Dalam proses globalisasi tersebut, dua kekuatan yang amat menentukan
adalah kemajuan atau bahkan revolusi teknologi khususnya dalam teknologi
informasi dan bioteknologi yang dikuasai oleh
perusahaan-perusahan yang memiliki dan menguasai modal finansial dan
intelektual. Restrukturisasi sosial-ekonomi yang terjadi di
negara-negara maju pada kurun waktu 1980an terjadi karena didorong oleh 2
kekuatan besar yakni kemajuan teknologi informasi dan keputusan
perusahaan yang menguasai modal besar.
Untuk memenuhi tuntutan dan memahami peluang dan tantangan
sebagai upaya terwujudnya cita-cita besar UIN Maliki Malang sebagai The
Real Islamic University dan diperhitungkan di tingkat dunia ada beberapa
hal disarankan, yaitu antara lain :
- Fokus terhadap gawe besar ini, karena issue dan perbincangan di hampir semua perguruan tinggi, baik dalam dan luar negeri selalu mengarah bagaimana perguruan tinggi yang diembannya masuk di daftar perguruan tinggi dunia. Satu hal yang harus dipahami setidaknya ada tiga hal yang menjadi fokus perbincangan dan diwujudkan dalam program prioritas, yaitu ; pertama, soal performance research sebagai core product perguruan tinggi; kedua, soal quality assurrance sebagai pengawal produk, dan yang ketiga soal branding sebagai upaya membangun pemahaman masyarakat terhadap UIN Maliki Malang.

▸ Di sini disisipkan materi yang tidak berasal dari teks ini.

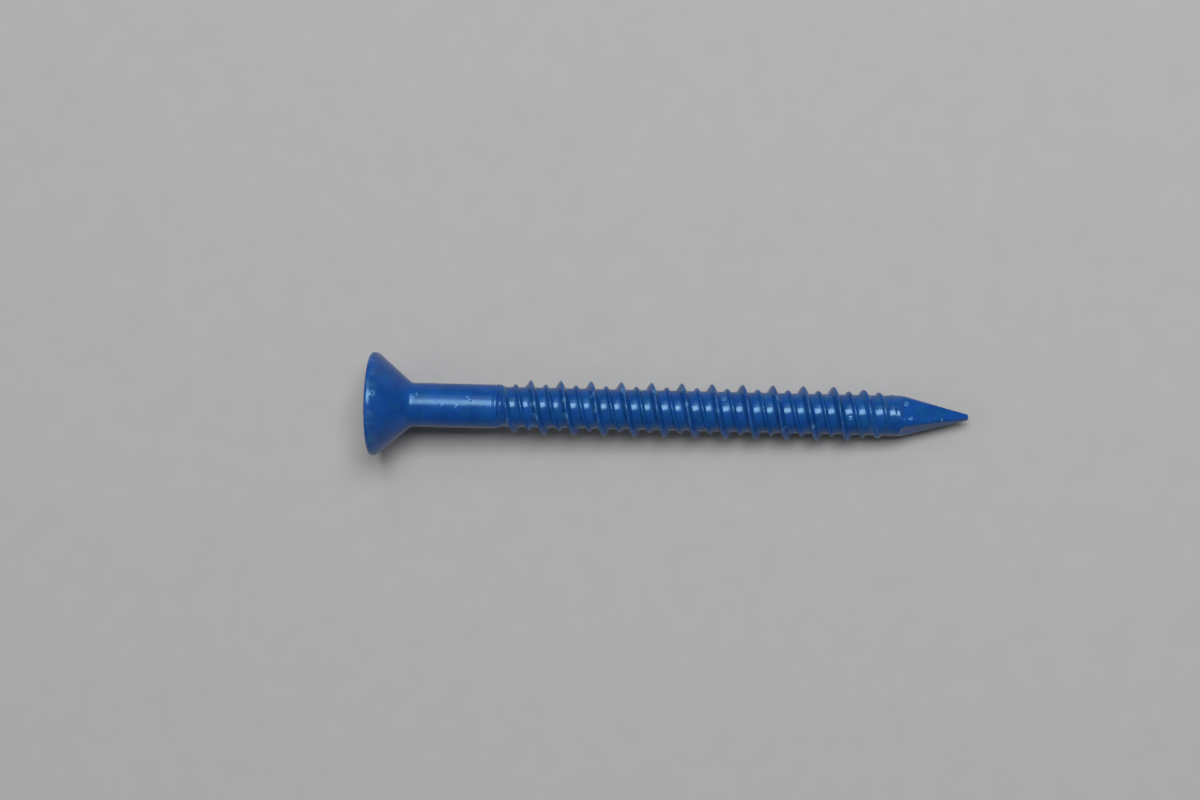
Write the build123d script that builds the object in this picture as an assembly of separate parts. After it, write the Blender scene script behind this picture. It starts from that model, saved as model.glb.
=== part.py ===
"""Countersunk masonry screw with a tall and a low thread and a four-sided nail point.

Frame: origin at the centre of the head's flat face, +X along the screw from the head to the tip, +Z up.
Angles about the screw are measured from +Y towards +Z. All lengths are in millimetres.
"""

import math
import os

from build123d import *

# Overall
OVERALL_LENGTH = 57.15  # head face to tip: 2 1/4 inch
SHANK_DIAMETER = 4.22
ROOT_DIAMETER = 3.84  # core between the threads, just under a 5/32 inch pilot hole

# Head
HEAD_DIAMETER = 9.95
HEAD_RIM_LENGTH = 0.60  # the round edge between the face and the countersink
COUNTERSINK_ANGLE = 82.0  # included angle
FACE_EDGE_RADIUS = 0.24
RIM_EDGE_RADIUS = 0.90  # or less, where the rim is too short for it
LEAST_LAND = 0.01  # plain length left between the rim's two rounded edges
NECK_RADIUS = 1.00
NECK_COLLAR = 0.35  # plain length left on the head's solid past the neck's curve

# Cross recess, number 2 size
RECESS_SPAN = 5.20  # across two opposite wings, at the face
RECESS_BOTTOM_SPAN = 2.29
RECESS_WING_SLOPE = 26.5  # of a wing's outer edge, from the axis
RECESS_WING_WIDTH = 0.72  # at the bottom
RECESS_WING_DRAFT = 5.75  # of a wing's sides
RECESS_CENTRE_DIAMETER = 1.66  # of the open middle, at the bottom
RECESS_CENTRE_DRAFT = 11.0
RECESS_BOTTOM_ANGLE = 140.0  # included angle of the conical bottom
RECESS_WING_TURNS = (0, 90)  # degrees from +Y

# Threads: a tall and a low ridge, half a lead apart, both right-handed
LEAD = 2.895
THREAD_PHASE = 0.85  # where the tall ridge's line, carried back to the head, crosses +Y
TALL_HEIGHT = 0.71
TALL_BASE_WIDTH = 0.84
TALL_CREST_WIDTH = 0.14
TALL_FADE_IN = 4.60
TALL_FADE_OUT = 7.50
LOW_HEIGHT = 0.29
LOW_BASE_WIDTH = 0.56
LOW_CREST_WIDTH = 0.16
LOW_FADE_IN = 3.00
LOW_FADE_OUT = 2.60
LEAST_HEIGHT = 0.04  # share of its height that a ridge's end still has
SEAT_CLEARANCE = 0.002  # between a ridge's foot and the core it stands on
POINTS_PER_TURN = 24

# Lengths along the screw
SHANK_LENGTH = 7.43  # plain cylinder between the neck and the thread's run-down
RUN_DOWN_LENGTH = 0.35  # cone from the shank to the core
POINT_LENGTH = 6.70

# Point: a cone pinched by four flats that widen towards the tip
POINT_ROUND_LENGTH = 0.55  # how far the core's round runs on between the flats before the cone
POINT_FLATS_BASE = 3.44  # across two opposite flats, where the point starts
POINT_FLATS_TIP = 0.40
TIP_DIAMETER = 0.54  # of the cone, at the blunt tip
POINT_TURN = 20.5  # degrees from +Y to the first of the four ridges
POINT_RIDGE_TO_FLAT = 45.0  # degrees from a ridge to the middle of the flat beside it

CUT_MARGIN = 0.20  # how far cutting bodies run past the face that they cut

# Places along X
head_radius = HEAD_DIAMETER / 2
shank_radius = SHANK_DIAMETER / 2
root_radius = ROOT_DIAMETER / 2
half_countersink = math.radians(COUNTERSINK_ANGLE / 2)
neck_corner = HEAD_RIM_LENGTH + (head_radius - shank_radius) / math.tan(half_countersink)
neck_end = neck_corner + NECK_RADIUS * math.tan(half_countersink / 2) + NECK_COLLAR
shank_end = neck_end + SHANK_LENGTH
core_start = shank_end + RUN_DOWN_LENGTH
point_start = OVERALL_LENGTH - POINT_LENGTH
cone_start = point_start + POINT_ROUND_LENGTH


def across(x):
    """The plane square to the screw at x, with its own X axis along +Y and its Y axis along +Z."""
    return Plane(origin=(x, 0, 0), x_dir=(0, 1, 0), z_dir=(1, 0, 0))


def rod(start, end, start_radius, end_radius):
    """A cylinder or a cone between two places along the screw."""
    corners = [(start, 0), (start, start_radius), (end, end_radius)]
    if end_radius > 0:
        corners.append((end, 0))
    return revolve(make_face(Polyline(*corners, close=True)), Axis.X)


def tapered_bar(start, end, start_size, end_size, turn=0.0):
    """A bar of rectangular section whose two sides each taper evenly, turned about the screw."""
    ends = [across(x) * Rectangle(*size) for x, size in ((start, start_size), (end, end_size))]
    return Rot(X=turn) * loft(ends, ruled=True)


def cross_recess():
    """The driver's room: two crossed wings, the open middle and the conical bottom."""
    depth = (RECESS_SPAN - RECESS_BOTTOM_SPAN) / 2 / math.tan(math.radians(RECESS_WING_SLOPE))

    def grown(size, slope, length):
        return size + 2 * length * math.tan(math.radians(slope))

    rise = depth + CUT_MARGIN
    mouth = (
        grown(RECESS_BOTTOM_SPAN, RECESS_WING_SLOPE, rise),
        grown(RECESS_WING_WIDTH, RECESS_WING_DRAFT, rise),
    )
    bottom = (RECESS_BOTTOM_SPAN, RECESS_WING_WIDTH)
    wings = [tapered_bar(-CUT_MARGIN, depth, mouth, bottom, turn) for turn in RECESS_WING_TURNS]
    centre_radius = RECESS_CENTRE_DIAMETER / 2
    centre_mouth = grown(RECESS_CENTRE_DIAMETER, RECESS_CENTRE_DRAFT, rise) / 2
    centre = rod(-CUT_MARGIN, depth, centre_mouth, centre_radius)
    cone_length = centre_radius / math.tan(math.radians(RECESS_BOTTOM_ANGLE / 2))
    tip = rod(depth, depth + cone_length, centre_radius, 0)
    return wings[0] + wings[1] + centre + tip


def make_head():
    """Flat face, rounded rim, countersink and curved neck in one turned body, with the recess cut in."""
    corners = [
        (0, 0),
        (0, head_radius),
        (HEAD_RIM_LENGTH, head_radius),
        (neck_corner, shank_radius),
        (neck_end, shank_radius),
        (neck_end, 0),
    ]
    room = HEAD_RIM_LENGTH - FACE_EDGE_RADIUS - LEAST_LAND
    rim_radius = min(RIM_EDGE_RADIUS, room / math.tan(half_countersink / 2))
    radii = [0, FACE_EDGE_RADIUS, rim_radius, NECK_RADIUS, 0, 0]
    outline = FilletPolyline(*corners, radius=radii, close=True)
    return revolve(make_face(outline), Axis.X) - cross_recess()


def make_shank():
    """The plain cylinder under the head."""
    return rod(neck_end, shank_end, shank_radius, shank_radius)


def make_core():
    """The round core that carries both threads, with its run-down from the shank."""
    return rod(shank_end, core_start, shank_radius, root_radius) + rod(
        core_start, point_start, root_radius, root_radius
    )


def share_of_height(x, first, last, fade_in, fade_out):
    """From LEAST_HEIGHT at a ridge's ends to 1 where it is full."""
    rise = min(1.0, (x - first) / fade_in, (last - x) / fade_out)
    return LEAST_HEIGHT + (1 - LEAST_HEIGHT) * math.sin(math.pi / 2 * max(0.0, rise))


def make_ridge(height, base_width, crest_width, phase, fade_in, fade_out):
    """A right-handed helical ridge that stands on the core, from its run-down to the point."""
    foot = root_radius + SEAT_CLEARANCE
    first = core_start + base_width / 2
    last = point_start - base_width / 2
    steps = math.ceil((last - first) / LEAD * POINTS_PER_TURN)
    spines = [[], [], [], []]
    for step in range(steps + 1):
        x = first + (last - first) * step / steps
        share = share_of_height(x, first, last, fade_in, fade_out)
        angle = 2 * math.pi * (x - phase) / LEAD
        crest = root_radius + height * share
        half_crest = crest_width / 2
        half_base = half_crest + (base_width - crest_width) / 2 * share
        section = [(-half_base, foot), (-half_crest, crest), (half_crest, crest), (half_base, foot)]
        for spine, (along, radius) in zip(spines, section):
            spine.append((x + along, radius * math.cos(angle), radius * math.sin(angle)))
    marks = [step / steps for step in range(steps + 1)]
    edges = [Edge.make_spline([Vector(*p) for p in spine], parameters=marks) for spine in spines]
    sides = [Face.make_surface_from_curves(edges[i - 1], edge) for i, edge in enumerate(edges)]
    ends = [
        make_face(Polyline(*[spine[index] for spine in spines], close=True).edges())
        for index in (0, -1)
    ]
    return Solid(Shell(sides + [face for end in ends for face in end.faces()]))


def make_point():
    """The four-sided point: a blunt cone pinched between two pairs of flats."""
    round_bar = rod(point_start, cone_start, root_radius, root_radius)
    cone = rod(cone_start, OVERALL_LENGTH, root_radius, TIP_DIAMETER / 2)
    base = (POINT_FLATS_BASE, POINT_FLATS_BASE)
    tip = (POINT_FLATS_TIP, POINT_FLATS_TIP)
    turn = POINT_TURN + POINT_RIDGE_TO_FLAT
    return (round_bar + cone) & tapered_bar(point_start, OVERALL_LENGTH, base, tip, turn)


def main():
    tall = make_ridge(
        TALL_HEIGHT, TALL_BASE_WIDTH, TALL_CREST_WIDTH, THREAD_PHASE, TALL_FADE_IN, TALL_FADE_OUT
    )
    low = make_ridge(
        LOW_HEIGHT, LOW_BASE_WIDTH, LOW_CREST_WIDTH, THREAD_PHASE + LEAD / 2, LOW_FADE_IN, LOW_FADE_OUT
    )
    parts = {
        "head": make_head(),
        "shank": make_shank(),
        "thread_core": make_core(),
        "high_thread": tall,
        "low_thread": low,
        "point": make_point(),
    }
    os.makedirs("parts", exist_ok=True)
    for name, part in parts.items():
        part.label = name
        export_step(part, f"parts/{name}.step")
        print(name, "valid", part.is_valid, "volume", round(part.volume, 2))


main()
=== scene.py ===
import math

import bmesh
import bpy
import numpy as np
from mathutils import Euler, Matrix, Vector


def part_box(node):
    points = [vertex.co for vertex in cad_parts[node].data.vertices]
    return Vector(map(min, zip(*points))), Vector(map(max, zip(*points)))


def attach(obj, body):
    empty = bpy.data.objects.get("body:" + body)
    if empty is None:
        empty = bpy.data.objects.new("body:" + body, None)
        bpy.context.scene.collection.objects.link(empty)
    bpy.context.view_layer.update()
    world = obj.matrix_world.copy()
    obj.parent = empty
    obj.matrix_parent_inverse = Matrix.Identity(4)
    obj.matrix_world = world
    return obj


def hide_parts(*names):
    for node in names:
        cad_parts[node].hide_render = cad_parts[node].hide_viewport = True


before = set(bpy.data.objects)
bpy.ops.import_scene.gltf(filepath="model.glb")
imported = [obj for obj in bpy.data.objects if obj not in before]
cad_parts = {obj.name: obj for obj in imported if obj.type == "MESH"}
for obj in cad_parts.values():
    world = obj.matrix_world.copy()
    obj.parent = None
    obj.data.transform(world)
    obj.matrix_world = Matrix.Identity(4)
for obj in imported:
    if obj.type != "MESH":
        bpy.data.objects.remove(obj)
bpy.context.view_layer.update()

MM = 0.001
SEED = 41
AROUND = 208  # points round the screw
AROUND_HEAD = 416  # points round the head, which is wider
SHARP = math.radians(42)  # edges that turn more than this are shaded as corners
WELD = 2e-7  # metres

# ---------------------------------------------------------------- places, in mm, from the CAD boxes


def box_mm(node):
    low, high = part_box(node)
    return [v / MM for v in low], [v / MM for v in high]


NECK_END, _, R_HEAD = box_mm("head")[1]
SHANK_END, _, R_SHANK = box_mm("shank")[1]
POINT_START, TIP = (corner[0] for corner in box_mm("point"))
R_HIGH = box_mm("high_thread")[1][2]
R_LOW = box_mm("low_thread")[1][2]
R_ROOT = 1.92  # of the core between the ridges

# ---------------------------------------------------------------- shapes in common


def smooth_step(t):
    return t * t * (3 - 2 * t)


def bell(distance, width, power=2):
    """1 at no distance, falling to nothing past the width; a higher power makes its top flatter."""
    return np.exp(-((distance / width) ** power))


def around(x, radius, angle):
    return np.stack([x, radius * np.cos(angle), radius * np.sin(angle)], axis=1)


def whole_turn(count):
    return 2 * math.pi * np.arange(count) / count


# ---------------------------------------------------------------- the coating's unevenness


def waves(points, seed, per_mm, count=14):
    """Smooth seeded noise, about -1 to 1: a sum of plane waves in random directions."""
    rng = np.random.default_rng(seed)
    total = np.zeros(len(points))
    for _ in range(count):
        way = rng.normal(size=3)
        way *= per_mm * rng.uniform(0.6, 1.7) / np.linalg.norm(way)
        total += np.sin(points @ way * 2 * math.pi + rng.uniform(0, 2 * math.pi))
    return total / math.sqrt(count)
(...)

- Tidak cukup pada tataran perbincangan dan meletakkannya sebagai program prioritas, tetapi betul-betul dilakukan secara sungguh-sungguh dan tidak hanya sebagai kegiatan/program gagah-gagahan, dalam upaya untuk menjadikan UIN Maliki Malang yang sudah menjadi harapan banyak pihak sebagai sentral pembangunan bangsa yang cerdas dan bermartabat.
- Komitmen dan konsistensi semua pihak dalam rangka memegang amanat umat ini, mulai dari pimpinan universitas, pimpinan fakultas, pimpinan unit-unit, pimpinan mahasiswa, dan seluruh warga besar kampus ini, karena tanpa komitmen dan konsistensi tersebut mustahil program besar tersebut akan terwujud.